O mundo das aparências na sociedade narcísica
Vivemos em uma era onde a busca pela aparência perfeita e o culto ao próprio eu estão cada vez mais presentes. A sociedade atual se tornou uma sociedade narcísica, onde o valor pessoal é medido pela imagem que projetamos para os outros. Nesse contexto, o mundo das aparências ganha uma relevância sem precedentes, moldando nossas interações sociais, nossas aspirações e até mesmo nossos padrões de sucesso.
Para compreender a dinâmica do mundo das aparências, é importante olhar para o passado e entender como chegamos a esse ponto. Ao longo da história, a valorização da aparência sempre esteve presente, porém, de formas diferentes. Nas sociedades antigas, por exemplo, a aparência física era um reflexo do status social, sendo a obesidade um sinal de riqueza e opulência, enquanto a magreza denotava pobreza. Já na Idade Média, a beleza estava associada à pureza e à virtude moral.
No entanto, com o avanço da mídia, da publicidade e da tecnologia, a sociedade passou por transformações significativas. A popularização dos meios de comunicação de massa trouxe consigo a idealização de corpos magros, rostos perfeitos e padrões de beleza inalcançáveis. A indústria da moda e da beleza aproveitou essa demanda, promovendo produtos e procedimentos que prometem alcançar esses ideais de forma rápida e fácil.
As redes sociais desempenham um papel fundamental na perpetuação desse mundo das aparências, pois conforme já afirmara Aristóteles "A beleza é a melhor carta de recomendação." Tenho a sensação de que incontáveis vezes isso se torna mais que uma frase de efeito, torna-se um fato. Basta vermos plataformas como "Instagram, Facebook e TikTok", as quais são repletas de filtros, retoques e poses elaboradas que contribuem para a construção de uma imagem irreal e inatingível. A busca incessante por curtidas, seguidores e aprovação virtual cria uma pressão psicológica e social que leva muitos indivíduos a uma busca desenfreada pela perfeição estética.
Os famosos e controversos versos de Vinícius de Moares afirmam o seguinte pensamento: “que me perdoem as feias, mas beleza é fundamental”. Isso está cada vez mais acentuado? Ao afirmar que “a beleza é fundamental”, estamos alimentando a ideia de que o valor de uma mulher está intrinsicamente ligado à sua aparência externa? Isso não apenas desconsideraria a diversidade de características físicas que existem, mas também diminuiria as mulheres que não se encaixam nos padrões estabelecidos pela sociedade como "belas"? A afirmação de Vinícius reforça a superficialidade e a objetificação do corpo feminino, transformando-o em um mero objeto de desejo?!
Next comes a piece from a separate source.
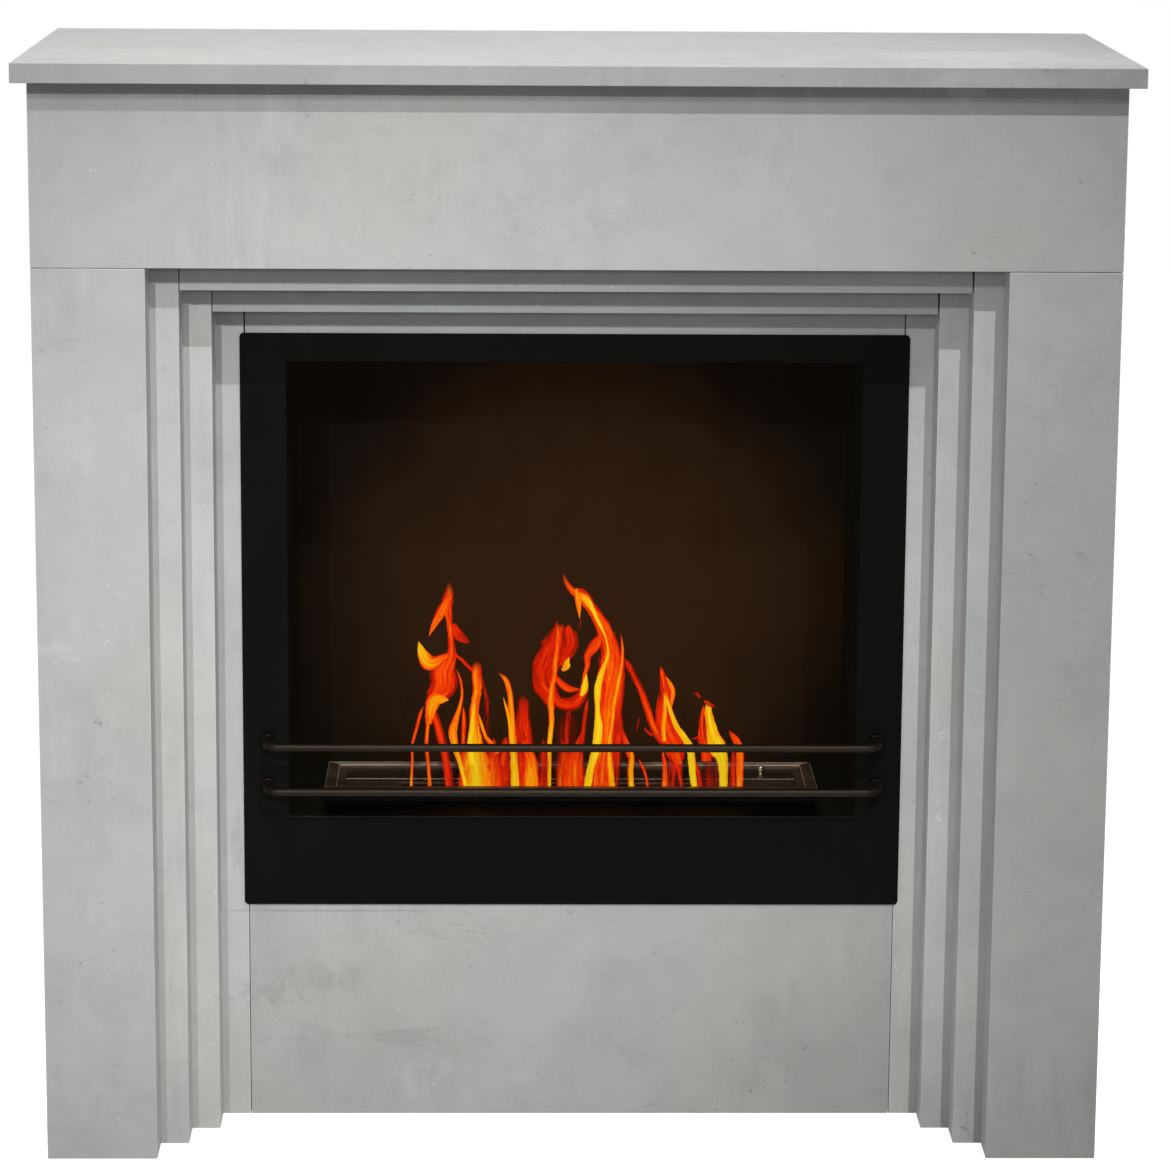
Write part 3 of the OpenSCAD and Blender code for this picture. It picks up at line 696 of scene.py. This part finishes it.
def makeBurnerTop(s):
    low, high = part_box("burner_top_plate")
    bm = boxMesh(low, high)
    top = [f for f in bm.faces if f.normal.z > 0.9]
    bmesh.ops.inset_region(bm, faces=top, thickness=s["rim"], use_even_offset=True)
    grown = bmesh.ops.extrude_face_region(bm, geom=top)
    bmesh.ops.delete(bm, geom=top, context="FACES")
    sunk = [v for v in grown["geom"] if isinstance(v, bmesh.types.BMVert)]
    bmesh.ops.translate(bm, vec=(0, 0, -s["recess"]), verts=sunk)
    slotLow = low.y + s["rim"] + s["slotFront"]
    slotHigh, floor = slotLow + s["slotDepth"], high.z - s["recess"]
    plate = [f for f in grown["geom"] if isinstance(f, bmesh.types.BMFace)]
    for at, normal in (((-s["slotHalf"], 0, 0), (1, 0, 0)), ((s["slotHalf"], 0, 0), (1, 0, 0)),
                       ((0, slotLow, 0), (0, 1, 0)), ((0, slotHigh, 0), (0, 1, 0))):
        around = {v for f in plate for v in f.verts} | {e for f in plate for e in f.edges} | set(plate)
        bmesh.ops.bisect_plane(bm, geom=list(around), plane_co=at, plane_no=normal)
        plate = [f for f in bm.faces if f.normal.z > 0.9 and abs(f.calc_center_median().z - floor) < s["touch"]]
    slot = [f for f in plate if abs(f.calc_center_median().x) < s["slotHalf"]
            and slotLow < f.calc_center_median().y < slotHigh]
    under = [f for f in bm.faces if f.normal.z < -0.9]
    bmesh.ops.delete(bm, geom=slot + under, context="FACES_ONLY")
    bmesh.ops.recalc_face_normals(bm, faces=bm.faces)
    for face in bm.faces:
        at = face.calc_center_median()
        onRim = face.normal.z > 0.9 and at.z > high.z - 0.5 * s["recess"]
        aside = min(at.x - low.x, high.x - at.x, at.y - low.y, high.y - at.y)
        # the outer sides are near black
        outside = abs(face.normal.z) < 0.1 and aside < s["skirt"]
        # the back rim's top is painted pale as a highlight
        face.material_index = 1 if onRim and at.y > (low.y + high.y) / 2 else 2 if outside else 0
    brim = [e for e in bm.edges if e.is_manifold and e.calc_face_angle(0) > 0.5
            and all(abs(v.co.z - high.z) < s["touch"] for v in e.verts)]
    # the folds are painted pale as highlight lines
    roundEdges(bm, brim, s["fold"], material=3)
    piece = finishPiece("burner_top", bm, [plateMetal, backRimHighlight, skirtNearBlack, foldHighlight], "burner",
                        ["burner_top_plate"])
    shell = piece.modifiers.new("sheet", "SOLIDIFY")
    shell.thickness = s["sheet"]
    shell.offset = -1
    shell.use_even_offset = True
    fold = piece.modifiers.new("fold", "BEVEL")
    fold.width = s["arris"]
    fold.segments = 2
    fold.limit_method = "ANGLE"
    fold.angle_limit = math.radians(60)
    return piece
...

Pois, ao colocar a beleza como algo fundamental, estamos perpetuando a ideia de que as mulheres devem se esforçar constantemente para atingir esse ideal inatingível? Isso não resultaria em uma pressão enorme para que as mulheres se adequem aos padrões estéticos estabelecidos, levando a consequências negativas para a saúde física e mental destas?
No entanto, é importante destacar que essa busca incessante pela aparência perfeita tem consequências negativas tanto para o indivíduo quanto para a sociedade como um todo. Do ponto de vista psicológico, o culto às aparências alimenta a insegurança e a insatisfação pessoal, uma vez que raramente conseguimos atingir os padrões idealizados. O resultado é um aumento nos casos de distúrbios alimentares, transtornos de imagem corporal e problemas de autoestima.
A sociedade narcísica tende a priorizar a forma sobre o conteúdo, a imagem sobre a substância. Ideias e projetos de valor muitas vezes são deixados de lado em favor daqueles que melhor se encaixam nos padrões estéticos vigentes. O julgamento superficial e a valorização excessiva da aparência podem levar a uma sociedade vazia, na qual a busca por likes e seguidores se sobrepõe à busca por conhecimento, sabedoria e autenticidade.
Se fizéssemos mais questionamentos e análises importantes a nós mesmos, como fizera William Shakespeare ao escrever em uma de suas peças teatrais: "Ó beleza! Onde está tua verdade?", poderíamos promover mais debates interessantes e mudanças de paradigma em relação à importância da aparência na sociedade. Devemos lembrar que a beleza real não vive e brilha somente na estética dos corpos, mas também vive e reluz na autenticidade de cada um, nas experiências vividas, nas conquistas alcançadas, no conhecimento lapidado e nas emoções compartilhadas.